Sociologist Gerald Mollenhorst and his team in the Netherlands did extensive research on friendships and made some interesting findings in his surveys and studies. Mollenhorst found that over half of your friendships will “shed” within seven years. However, the relationships that go past the seven-year mark tend to last. This led to the prevailing theory that most friendships lasting more than seven years would endure throughout a person’s lifetime.
In Mollenhorst’s findings, lifelong friendships seem to come down to one thing: reciprocal effort. The primary reason so many friendships form and fade within seven-year cycles has much to do with a person’s ages and life stages. A lot of people lose touch with elementary and high school friends because so many leave home to attend college. Work friends change when someone gets promoted or finds a better job in a different state. Some friends get married and have children, reducing one-on-one time together, and thus a friendship fades. It’s easy to lose friends, but naturally harder to keep them when you’re no longer in proximity.
Some people on Reddit even wonder if lifelong friendships are actually real or just a romanticized thought nowadays. However, older commenters showed that lifelong friendship is still possible:
“I met my friend on the first day of kindergarten. Maybe not the very first day, but within the first week. We were texting each other stupid memes just yesterday. This year we’ll both celebrate our 58th birthdays.”
“My oldest friend and I met when she was just 5 and I was 9. Next-door neighbors. We're now both over 60 and still talk weekly and visit at least twice a year.”
“I’m 55. I’ve just spent a weekend with friends I met 24 and 32 years ago respectively. I’m also still in touch with my penpal in the States. I was 15 when we started writing to each other.”
“My friends (3 of them) go back to my college days in my 20’s that I still talk to a minimum of once a week. I'm in my early 60s now.”

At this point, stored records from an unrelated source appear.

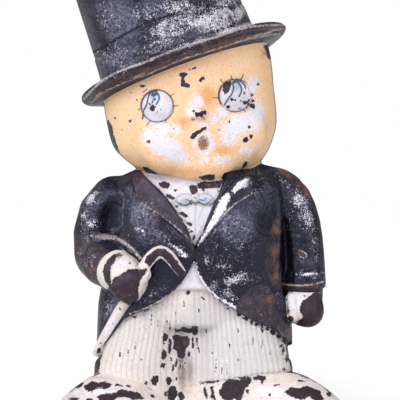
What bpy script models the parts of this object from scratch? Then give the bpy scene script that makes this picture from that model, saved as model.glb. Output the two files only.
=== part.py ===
"""Cast iron doorstop: a child in a top hat and tailcoat, cast as two hollow halves.

The figure faces -Y and stands on z = 0, with the origin under its middle. The halves meet on the
plane y = 0, and two round-head machine screws, driven from behind, hold them together. Left and
right in the comments are the figure's own, so its right arm, with the cane, is on the -X side.
"""

import math
from collections import namedtuple

import bmesh
import bpy
from mathutils import Euler, Matrix, Vector

MM = 0.001

# Unit of the outlines, ring offsets and paths that were laid out by eye, so that they scale as one.
UNIT = 1.0 * MM

# Casting: the wall, and the joint between the halves.
WALL = 3.6 * MM
SEAM_GAP = 0.3 * MM
SMALLEST_EDGE = 0.005 * MM

# Heights of the figure, each one measured from the one before.
CROTCH_Z = 45.5 * MM
RISE = 29.5 * MM
TORSO_HEIGHT = 43.0 * MM
CHIN_DROP = 5.5 * MM
HEAD_HEIGHT = 74.0 * MM
BRIM_ABOVE_CHIN = 54.9 * MM
WAIST_Z = CROTCH_Z + RISE
NECK_Z = WAIST_Z + TORSO_HEIGHT
CHIN_Z = NECK_Z - CHIN_DROP

# Head and face.
HEAD_HALF_WIDTH = 40.0 * MM
HEAD_HALF_DEPTH = 32.5 * MM
HEAD_X = -4.2 * MM
HAIR_THICKNESS = 1.2 * MM
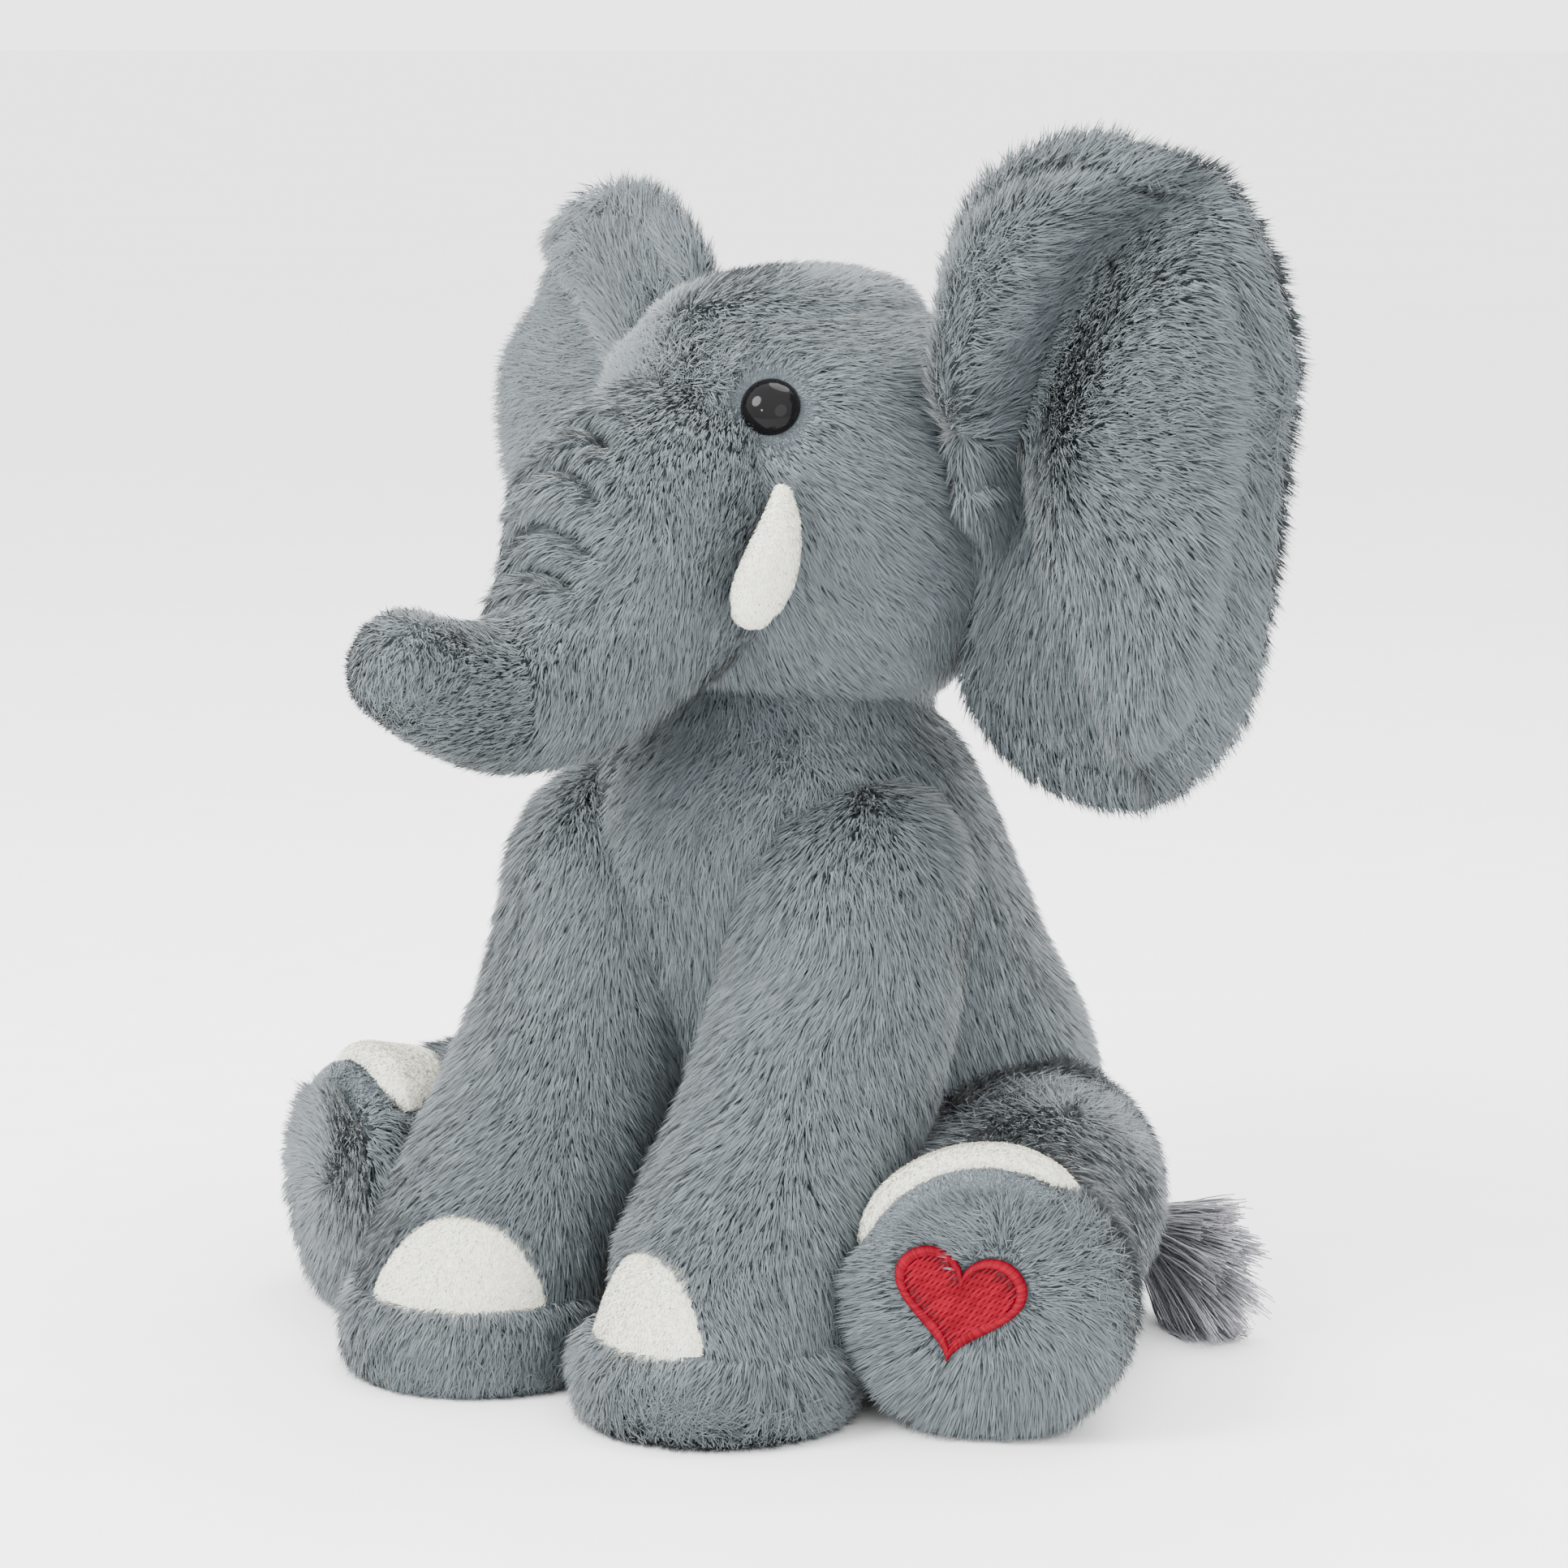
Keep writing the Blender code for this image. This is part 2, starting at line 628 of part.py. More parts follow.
def fill_sheet(bm, middle, rows):
    centre = bm.verts.new(middle)
    grid = [[bm.verts.new(p) for p in row] for row in rows]
    count = len(grid[0])
    for i in range(count):
        j = (i + 1) % count
        bm.faces.new((centre, grid[0][i], grid[0][j]))
        for inner, outer in zip(grid, grid[1:]):
            bm.faces.new((inner[i], outer[i], outer[j], inner[j]))
    return grid[-1]


def build_ear(side, sign, frame):
    root = Vector((EAR_ROOT.x * sign, EAR_ROOT.y, EAR_ROOT.z))
    hinge = add_empty(f"{side}_ear_root", root, (0, 0, EAR_SWEEP * sign), frame)
    for panel, facing in (("front", 1), ("back", -1)):
        name = f"{side}_ear_{panel}"
        bm = bmesh.new()
        fill_sheet(bm, *ear_sheet(sign, facing))
        bm.normal_update()
        total = sum(f.normal.y * f.calc_area() for f in bm.faces)
        if total * facing > 0:
            bmesh.ops.reverse_faces(bm, faces=bm.faces)
        mesh = bpy.data.meshes.new(name)
        bm.to_mesh(mesh)
        bm.free()
        mesh.shade_smooth()
        thicken(add_object(name, mesh, hinge, FUR_LOOK), EAR_PANEL)
    name = f"{side}_ear_wadding"
    bm = bmesh.new()
    front = fill_sheet(bm, *ear_sheet(sign, 1, WADDING_INSET, WADDING_REACH))
    back = fill_sheet(bm, *ear_sheet(sign, -1, WADDING_INSET, WADDING_REACH))
    for i in range(EAR_SPOKES):
        j = (i + 1) % EAR_SPOKES
        bm.faces.new((front[i], front[j], back[j], back[i]))
    add_object(name, mesh_from(bm, name), hinge, FILL_LOOK)


# ---------------------------------------------------------------- heart and tail
def build_heart():
    """The embroidered heart on the left hind sole, on the textbook heart curve."""
    hip = bpy.data.objects["left_hip"]
    curve = bpy.data.curves.new("heart_embroidery", "CURVE")
    curve.dimensions = "2D"
    curve.fill_mode = "BOTH"
    curve.extrude = HEART_THICKNESS / 2
    spline = curve.splines.new("POLY")
    count = 40
    spline.points.add(count - 1)
    scale = HEART_WIDTH / 32
    for i, point in enumerate(spline.points):
        t = 2 * math.pi * i / count
        x = 16 * math.sin(t) ** 3
        y = 13 * math.cos(t) - 5 * math.cos(2 * t) - 2 * math.cos(3 * t) - math.cos(4 * t) + 2.5
        point.co = (x * scale, y * scale, 0, 1)
    spline.use_cyclic_u = True
    heart = add_object("heart_embroidery", curve, hip)
    curve.materials.append(material("heart_embroidery", HEART_RED, 0.55))
    sole_face = LEG[-1][0] + GAP + LEG_SOLE[1]
    flat = Matrix.Rotation(math.pi, 4, "X") @ Matrix.Rotation(HEART_TILT, 4, "Z")
    down = LEG[-1][1]
    heart.location = (-HEART_OFFSET, -down, -sole_face - HEART_THICKNESS / 2 - GAP)
    heart.rotation_euler = flat.to_euler()


def build_tail():
    root = Vector(TAIL_ROUTE[0])
    hinge = add_empty("tail_root", root)
    route = [p - root for p in smooth_route(TAIL_ROUTE, 3)]
    tube("tail_cord", route, TAIL_CORD_RADIUS, hinge, (GREY_FUR, 0.95), 2)
    run = (TASSEL_END - TASSEL_ROOT).normalized()
    across = run.cross(Z).normalized()
    up = run.cross(across).normalized()
    turn = Matrix((across, up, run)).transposed().to_euler()
    bind = add_empty("tassel_root", TASSEL_ROOT - root, turn, hinge)
    length = (TASSEL_END - TASSEL_ROOT).length
    rings = [ring(Z * (TASSEL_START + (length - TASSEL_START) * i / 3), X, Y, r, r * 0.8)
             for i, r in enumerate(TASSEL_RADII)]
    soft_piece("tail_tassel", rings, Z * TASSEL_START, Z * length, bind, (YARN, 0.9))
    low, high, inner, outer = BINDING
    turned("tail_binding", [(inner, high), (outer, high), (outer, low), (inner, low), (inner, high)],
           bind, (YARN, 0.9), 16)


def build():
    seats = build_limbs()
    build_torso(seats)
    frame = head_frame()
    head_skin, head_core, trunk_skin = build_head(frame)
    build_wrinkles(frame, trunk_skin)
    for side, sign in (("left", 1), ("right", -1)):
        build_eye(side, sign, frame, head_skin, head_core)
        build_tusk(side, sign, frame)
        build_ear(side, sign, frame)
    build_heart()
    build_tail()


build()
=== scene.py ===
"""A sitting stuffed elephant in blue-grey plush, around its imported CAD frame.

Metres, +Z up, the elephant faces -Y and its left is +X. Every stuffed form is a
lofted skin, and its pile is grown on it as real tapered strands.
"""
import math

import bpy
import numpy as np
from mathutils import Matrix, Vector
from mathutils.bvhtree import BVHTree
from mathutils.kdtree import KDTree


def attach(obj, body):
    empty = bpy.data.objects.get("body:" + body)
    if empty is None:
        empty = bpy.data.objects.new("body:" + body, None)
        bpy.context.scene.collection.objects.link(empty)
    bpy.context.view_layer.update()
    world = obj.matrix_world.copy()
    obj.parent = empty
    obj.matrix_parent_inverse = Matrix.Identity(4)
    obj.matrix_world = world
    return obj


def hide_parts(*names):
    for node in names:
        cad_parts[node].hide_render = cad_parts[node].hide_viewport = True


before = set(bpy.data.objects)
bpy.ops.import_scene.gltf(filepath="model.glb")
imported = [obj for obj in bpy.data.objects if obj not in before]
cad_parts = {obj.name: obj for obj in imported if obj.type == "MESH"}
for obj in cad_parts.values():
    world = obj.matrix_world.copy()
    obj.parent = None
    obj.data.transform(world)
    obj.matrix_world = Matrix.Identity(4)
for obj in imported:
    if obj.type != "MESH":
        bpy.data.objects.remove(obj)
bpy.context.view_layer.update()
SIDES = (("left", 1), ("right", -1))

# ---- torso: (height, centre y, half width, half depth), seat to neck ----
TORSO = [
    (0.0004, 0.010, 0.046, 0.045), (0.014, 0.012, 0.054, 0.053), (0.040, 0.013, 0.060, 0.059),
    (0.068, 0.010, 0.058, 0.057), (0.095, -0.001, 0.052, 0.051), (0.122, -0.011, 0.047, 0.047),
    (0.140, -0.014, 0.040, 0.040), (0.152, -0.015, 0.032, 0.032), (0.166, -0.014, 0.026, 0.026),
]
# ---- head, in its own frame: (height, centre y, half width, half depth) ----
HEAD_CENTRE = Vector((0.0, -0.012, 0.205))
HEAD_TURN = Matrix.Rotation(math.radians(-12), 4, "Z") @ Matrix.Rotation(math.radians(-6), 4, "Y")
HEAD = [
    (-0.0495, 0.004, 0.026, 0.026), (-0.041, 0.002, 0.036, 0.036), (-0.022, 0.0, 0.0445, 0.045),
    (0.002, 0.0, 0.0465, 0.048), (0.024, 0.0, 0.0415, 0.044), (0.040, 0.001, 0.029, 0.032),
]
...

“We ebb and flow. Sometimes many years will pass as we go through different things and phases. Nobody gets buttsore if we aren’t in touch all the time. In our 50s we don’t try and argue or be petty like we did before. But I love them. I don’t need a weekly lunch to know that. I could make a call right now if I needed something. Same with them.”
Maintaining a friendship for life is never guaranteed, but there are ways, psychotherapists say, that can make a friendship last. It’s not easy, but for a friendship to last, both participants need to make room for patience and place greater weight on their similarities than on the differences that may develop over time. Along with that, it’s helpful to be tolerant of large distances and gaps of time between visits, too. It’s not easy, and it requires both people involved to be equally invested to keep the friendship alive and from becoming stagnant.
As tough as it sounds, it is still possible. You may be a fortunate person who can name several friends you’ve kept for over seven years or over seventy years. But if you’re not, every new friendship you make has the same chance and potential of being lifelong.